Fair enough. The backing by the Government of Canada is implicit. The CDIC guarantee is one of the financial safety nets and if a situation ever develops in which the public is not confident that the CDIC safety net isn't strong enough, the Government would have no option but to make an explicit guarantee of deposits. The confidence in our banking system is so fundamental that the financial authorities would have no choice but to act.

Recall that when money market funds threatened to break the buck last fall, the US Treasury moved swiftly to guarantee these funds.


----------



## CanadianCapitalist (Mar 31, 2009)

mfd said:


> I believe the number is closer to 14. So if any of the 14 largest banks were to fail there wouldn't be enough money in the CDIC to cover the failure.

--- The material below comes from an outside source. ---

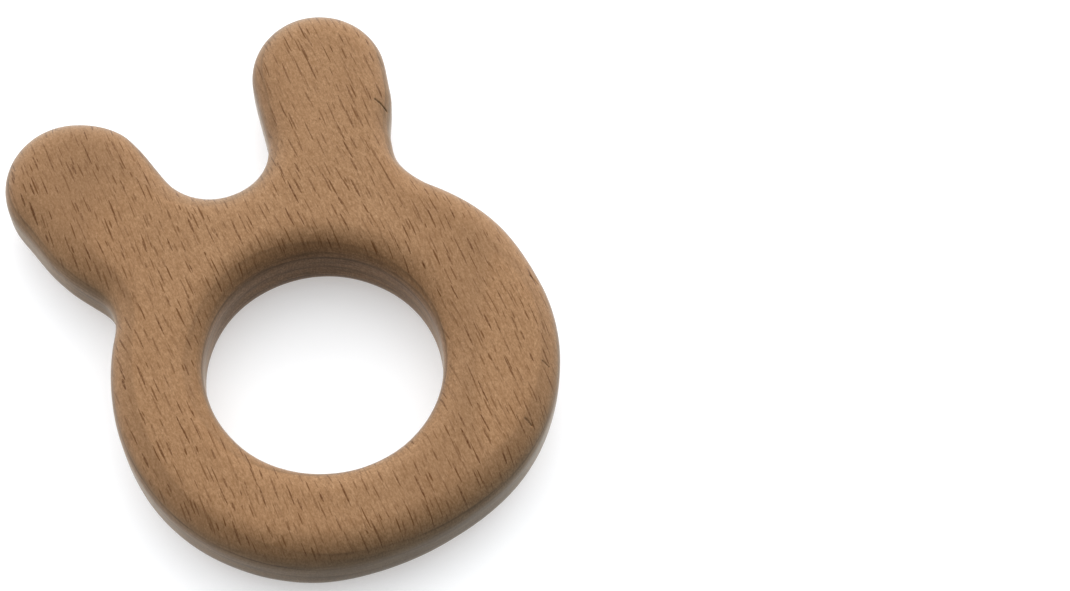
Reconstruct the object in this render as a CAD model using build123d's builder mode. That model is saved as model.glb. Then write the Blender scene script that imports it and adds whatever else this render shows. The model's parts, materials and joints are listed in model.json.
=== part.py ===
from build123d import *
from math import asin, atan2, cos, degrees, hypot, radians, sin, sqrt
import os

# A bunny-shaped teething ring: a round head with a finger hole and two round ears.
# It is one piece, cut from a beech board and rounded over on both faces. Millimetres.
#
# Frame: the origin is on the finger hole's axis, half way through the thickness.
# +Z is out of the front face, +Y is towards the ears, +X is towards the right ear.
# The outline is symmetrical about its own axis, and the hole is bored a little beside it.

# ---- driving dimensions ----
thickness = 12.5  # planed board
hole_radius = 16.0  # finger hole
hole_off_axis = 1.5  # the hole sits this far to the left of the outline's axis
head_width = 60.4  # across the cheeks
cheek_spacing = 7.0  # between the centres of the two cheek curves
chin_drop = 28.6  # the hole's centre down to the chin
chin_radius = 41.0  # flat curve under the chin
temple_radius = 32.0  # flat curve from the cheek up to the ear
temple_start = 3.0  # degrees above the widest point of the cheek
valley_rise = 28.7  # the hole's centre up to the valley between the ears
ear_length = 21.5  # the valley up to the ear tips
ear_spacing = 38.0  # between the centres of the two ear tips
ear_tip_radius = 9.6
ear_outer_lean = 18.6  # degrees from +Y, the outer side of an ear
ear_inner_lean = 14.4  # degrees from +Y, the inner side of an ear
neck_fillet = 6.3  # hollow where an ear meets the head
rim_round = 4.5  # rounding of the outline, on both faces
hole_round = 4.0  # rounding of the hole, on both faces
flat_share = 0.04  # least share of a wall or of the board that the roundings leave flat


def around(center, radius, angle):
    """The point at this radius and at this angle in degrees from a centre."""
    return center + Vector(radius * cos(radians(angle)), radius * sin(radians(angle)))


# ---- head: the chin, cheek and temple arcs run tangent into each other ----
cheek_radius = (head_width - cheek_spacing) / 2
chin_center = Vector(0, chin_radius - chin_drop)
chin_half_angle = degrees(asin(cheek_spacing / 2 / (chin_radius - cheek_radius)))
cheek_center = around(chin_center, chin_radius - cheek_radius, chin_half_angle - 90)
temple_center = around(cheek_center, cheek_radius - temple_radius, temple_start)

# ---- ear: a round tip between two straight sides that spread apart upwards ----
ear_center = Vector(ear_spacing / 2, valley_rise + ear_length - ear_tip_radius)
outer_side = -ear_outer_lean  # direction that the outer side faces
inner_side = 180 - ear_inner_lean  # direction that the inner side faces

# ---- neck: a fillet that touches the temple arc and the ear's outer side ----
side_guide = around(ear_center, ear_tip_radius + neck_fillet, outer_side)
side_up = around(Vector(0, 0), 1, outer_side + 90)
from_temple = side_guide - temple_center
along_side = from_temple.dot(side_up)
to_neck = along_side - sqrt(along_side**2 - from_temple.length**2 + (temple_radius + neck_fillet) ** 2)
neck_center = side_guide - side_up * to_neck
temple_to_neck = neck_center - temple_center
neck_angle = degrees(atan2(temple_to_neck.Y, temple_to_neck.X))

# ---- valley: an arc that touches the inner sides of both ears ----
inner_lean = radians(ear_inner_lean)
tip_above_valley = ear_center.Y - valley_rise
valley_reach = ear_center.X * cos(inner_lean) - tip_above_valley * sin(inner_lean) - ear_tip_radius
valley_radius = valley_reach / (1 - sin(inner_lean))
valley_center = Vector(0, valley_rise + valley_radius)

# ---- roundings: limited where the wall round the hole or the board is thin ----
hole_from_temple = hypot(temple_center.X - hole_off_axis, temple_center.Y)
thinnest_wall = min(
    chin_drop - hole_radius,
    valley_rise - hole_radius,
    head_width / 2 - hole_off_axis - hole_radius,
    temple_radius - hole_from_temple - hole_radius,
)
round_limit = (1 - flat_share) / 2 * min(thickness, thinnest_wall)

back_plane = Plane.XY.offset(-thickness / 2)
outline_plane = Plane((hole_off_axis, 0, -thickness / 2))

with BuildPart() as teether_ring:
    with BuildSketch(outline_plane):
        with BuildLine():
            CenterArc(chin_center, chin_radius, -90, chin_half_angle)
            CenterArc(cheek_center, cheek_radius, chin_half_angle - 90, 90 - chin_half_angle + temple_start)
            CenterArc(temple_center, temple_radius, temple_start, neck_angle - temple_start)
            CenterArc(neck_center, neck_fillet, neck_angle + 180, outer_side - neck_angle)
            Line(
                around(neck_center, neck_fillet, outer_side + 180),
                around(ear_center, ear_tip_radius, outer_side),
            )
            CenterArc(ear_center, ear_tip_radius, outer_side, inner_side - outer_side)
            Line(
                around(ear_center, ear_tip_radius, inner_side),
                around(valley_center, valley_radius, inner_side + 180),
            )
            CenterArc(valley_center, valley_radius, inner_side - 180, 90 - inner_side)
            mirror(about=Plane.YZ)
        make_face()
    extrude(amount=thickness)
    with BuildSketch(back_plane):
        Circle(hole_radius)
    extrude(amount=thickness, mode=Mode.SUBTRACT)

    flat_faces = teether_ring.faces().filter_by(Axis.Z)
    fillet([edge for face in flat_faces for edge in face.outer_wire().edges()], min(rim_round, round_limit))
    flat_faces = teether_ring.faces().filter_by(Axis.Z)
    fillet([edge for face in flat_faces for edge in face.inner_wires().edges()], min(hole_round, round_limit))
teether_ring.part.label = "teether_ring"

os.makedirs("parts", exist_ok=True)
export_step(teether_ring.part, "parts/teether_ring.step")
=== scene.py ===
"""A bunny-shaped wooden teething ring: one board of beech, routed, rounded over and sanded by hand."""
import json
import math

import bpy
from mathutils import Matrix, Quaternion, Vector

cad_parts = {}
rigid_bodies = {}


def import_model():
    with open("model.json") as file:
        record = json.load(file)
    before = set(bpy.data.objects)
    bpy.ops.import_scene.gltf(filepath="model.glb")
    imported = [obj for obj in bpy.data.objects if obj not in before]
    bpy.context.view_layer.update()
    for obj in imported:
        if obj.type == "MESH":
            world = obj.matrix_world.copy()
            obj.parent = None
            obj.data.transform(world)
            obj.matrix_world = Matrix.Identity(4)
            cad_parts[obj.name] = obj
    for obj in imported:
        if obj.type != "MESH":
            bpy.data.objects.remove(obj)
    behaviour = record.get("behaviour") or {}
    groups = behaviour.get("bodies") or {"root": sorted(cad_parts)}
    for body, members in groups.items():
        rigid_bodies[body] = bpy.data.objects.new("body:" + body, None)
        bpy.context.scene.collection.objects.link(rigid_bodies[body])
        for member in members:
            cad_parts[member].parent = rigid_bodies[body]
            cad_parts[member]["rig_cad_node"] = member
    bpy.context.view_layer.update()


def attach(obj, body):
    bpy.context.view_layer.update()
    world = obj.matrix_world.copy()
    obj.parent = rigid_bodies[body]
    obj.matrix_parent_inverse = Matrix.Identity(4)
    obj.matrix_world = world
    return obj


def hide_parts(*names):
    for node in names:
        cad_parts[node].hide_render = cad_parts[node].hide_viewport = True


MM = 0.001
RING = "teether_ring"

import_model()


# ---------------------------------------------------------------- bench helpers

def only(piece):
    """Selects one piece and nothing else."""
    bpy.ops.object.select_all(action="DESELECT")
    piece.select_set(True)
    bpy.context.view_layer.objects.active = piece


def finish_with(piece, kind, **settings):
    """Puts one modifier on a piece and applies it."""
    only(piece)
    tool = piece.modifiers.new(kind.lower(), kind)
    for name, value in settings.items():
        setattr(tool, name, value)
    bpy.ops.object.modifier_apply(modifier=tool.name)


# ---------------------------------------------------------------- the wooden ring, in mm

WELD = 0.001            # corners closer than this are one corner
FACET = 0.36            # side of the skin's small quads
SANDING_REACH = 11.0    # size of the soft hollows that hand sanding leaves
SANDING_DEPTH = 0.20
SPOT = 1.0              # the wall within this of a worked spot moves fully
CHECK_WIDTH = 0.20
NOWHERE = 9.0           # a distance that is too far from any check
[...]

It's scary especially since most people wouldn't be able to name any banks outside of the big five with a few more able to name the 6th largest bank.


I don't know why this should be scary. CDIC holds reserves that it believes is enough to cover deposit holders in the event of a bank failure. When a bank fails, it is equity holders who are likely entirely wiped out. CDIC only has to make good the difference between the bank's assets (the loans it made to consumers and businesses) and its liabilities (the bank accounts, GICs and other deposits). For all I know, 35 bps may be enough reserves to cover a few banks failing. 

All I'm saying is that a CDIC guarantee is better than any of the provincial guarantees.


----------



## Mike H. (Apr 15, 2009)

In Alberta, the Credit Union Deposit Guarantee Corporation guarantees 100% of deposits and accrued interest without limit. Unlike CDIC coverage, it also covers foreign currency deposits and deposits with maturities longer than 5 years.

The Alberta Government explicitly guarantees the obligations of the Guarantee Corporation. Other provinces may be different.

I have more faith in the Alberta Government's explicit guarantee than the Fed's implied guarantee of CDIC.


----------